Courtship and marriage have been an integral part of the African tradition since the dawn of time and are considered a requisite phase in a person’s lifetime. It’s a rite of passage that involves a lot of formalities and merrymaking, even among communities that have embraced the Western ways of life.
But among the Wodaabe people, a nomadic ethnic group living in several countries within the Sahel region, courtship and marriage are celebrated in a rather peculiar way that appears to go against what is widely considered as the norm.
Aside from rating themselves as the most beautiful people on earth, the Wodaabes are among the few communities in the world that allow women to marry two husbands at the same time – a practice commonly referred to as “Sigisbesim.”
While some women prefer to leave their first husbands before moving in with the second, some like to have both husbands at the same time.
For the men, they find their mates at a popular “wife-stealing” festival known locally as “Yaki,” which can sometimes last for 10 days.
At the ceremony, men adorn themselves with special jewelry and makeup, including a black natural paint that is applied on to the lips to make their white teeth more noticeable. They also dance on the tips of their toes to appear taller and show off their widened eyes and teeth.
Men participate in tests of dance and beauty in a bid to impress the women — most of whom are already married.
In fact, a few days before the fair, men approach the women they are interested in and invite them to the dance with the hopes of winning them over.
A man who is able to roll his eyes and grin simultaneously is considered attractive. Other physical features, such as light skin, thin lips, long jaws, and white eyes make a man irresistible among Wodaabe women.

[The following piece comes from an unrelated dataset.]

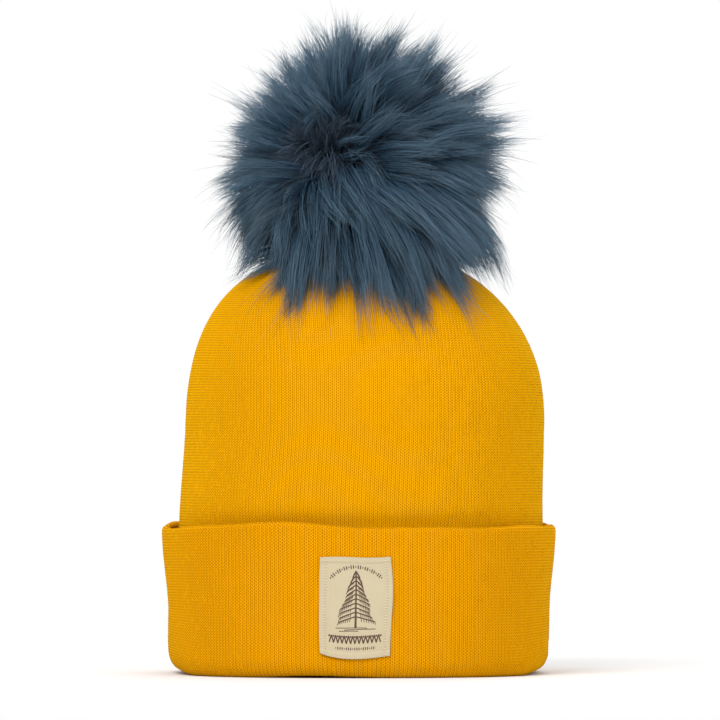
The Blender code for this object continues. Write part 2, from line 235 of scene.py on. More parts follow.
def thread_material(name, colour):
    """Twisted thread."""
    shader = Shader(name, 0.7)
    shader.grain(shader.noise(1500, 2, (1, 1, 0.3)), 0.6, colour, 0.4, 0.1 * MM)
    return shader.made


def woven_material(name, colour, pitch, contrast=0.16):
    """Plain weave of fine yarns this far apart, a little uneven."""
    shader = Shader(name, 0.8)
    x, _, z = shader.parts(shader.place())
    turns = [shader.maths("MULTIPLY", part, 2 * math.pi / pitch) for part in (x, z)]
    waves = [shader.maths("SINE", turn) for turn in turns]
    weave = shader.maths("MULTIPLY_ADD", shader.maths("MULTIPLY", *waves), 0.5, 0.5)
    slub = shader.noise(900, 3, (1, 1, 0.15))
    height = shader.maths("MULTIPLY_ADD", slub, 0.8, weave)
    shader.mottle(shader.range(height, 0.1, 1.5), 1 - 2.2 * contrast, colour)
    shader.bump(height, 0.45, 0.12 * MM)
    shader.put("Sheen Weight", 0.15)
    return shader.made


def felt_material(name, colour, bloom=0.4):
    """Matted fibres."""
    shader = Shader(name, 0.95)
    shader.grain(shader.noise(1400, 6), 0.5, colour, 0.8, 0.3 * MM)
    shader.put("Sheen Weight", bloom)
    return shader.made


def metal_material(name, colour):
    """Pressed, plated steel with fine rubbing marks."""
    shader = Shader(name, 0.25, 1.0)
    rub = shader.noise(700, 5, (1, 1, 6))
    shader.grain(rub, 0.75, colour, 0.15, 0.05 * MM)
    shader.put("Roughness", shader.maths("MULTIPLY_ADD", rub, 0.25, 0.18))
    return shader.made


def plastic_material(name, colour):
    """Moulded plastic with a fine spark-eroded grain."""
    shader = Shader(name, 0.45)
    grain = shader.noise(3000, 2)
    shader.grain(grain, 0.8, colour, 0.3, 0.05 * MM)
    shader.put("Roughness", shader.maths("MULTIPLY_ADD", grain, 0.2, 0.35))
    return shader.made


def hair_material(name, root, middle, tip):
    """Hair that is dark at its root and greyer at its tip, each strand a little different; each lock is
    also paler the less it faces the front, which is painted light along the ball's outline.
    """
    shader = Shader(name, 0.42)
    along, tone, lock = shader.attribute("strand")
    lower = shader.mix(shader.range(along, 0.0, 0.45), root, middle)
    colour = shader.mix(shader.range(along, 0.55, 1.0), lower, tip)
    strand_shade = shader.maths("MULTIPLY_ADD", tone, 0.8, 0.6)
    # Locks that face away from the front come out paler: painted light at the outline.
    lock_tone_and_painted_light = shader.maths("MULTIPLY_ADD", lock, 0.8, 0.62)
    shader.shade(colour, shader.maths("MULTIPLY", strand_shade, lock_tone_and_painted_light))
    shader.put("Specular IOR Level", 0.45)
    return shader.made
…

During the dance, women are not allowed to look at men, their objects of desire, directly; they are required to stand shyly in the crowd at a considerable distance.
At night, men participate in what is considered a “sacred” dance, which is based on natural physical beauty, but since men are not allowed to apply makeup during this dance, only those who are confident about their natural looks participate.
After midnight, couples begin pairing up and then spend the night in the bush. A woman is allowed to pair with as many men as she pleases until she finds her perfect match.
The pairing (wife stealing) can therefore last a night, several nights, or a lifetime.
After marriage, a man becomes a hero in his family and clan while his bride’s family despises him for stealing their young and pretty woman.
The ceremony happens on a 52-week cycle, and its dates and location are kept secret until just a few days before the event.
Although some people argue that the wife-stealing festival promotes promiscuity and contributes to sexually transmitted diseases and unwanted pregnancies, the Wodaabe people see it as a marriage market and a unique way of celebrating love and beauty.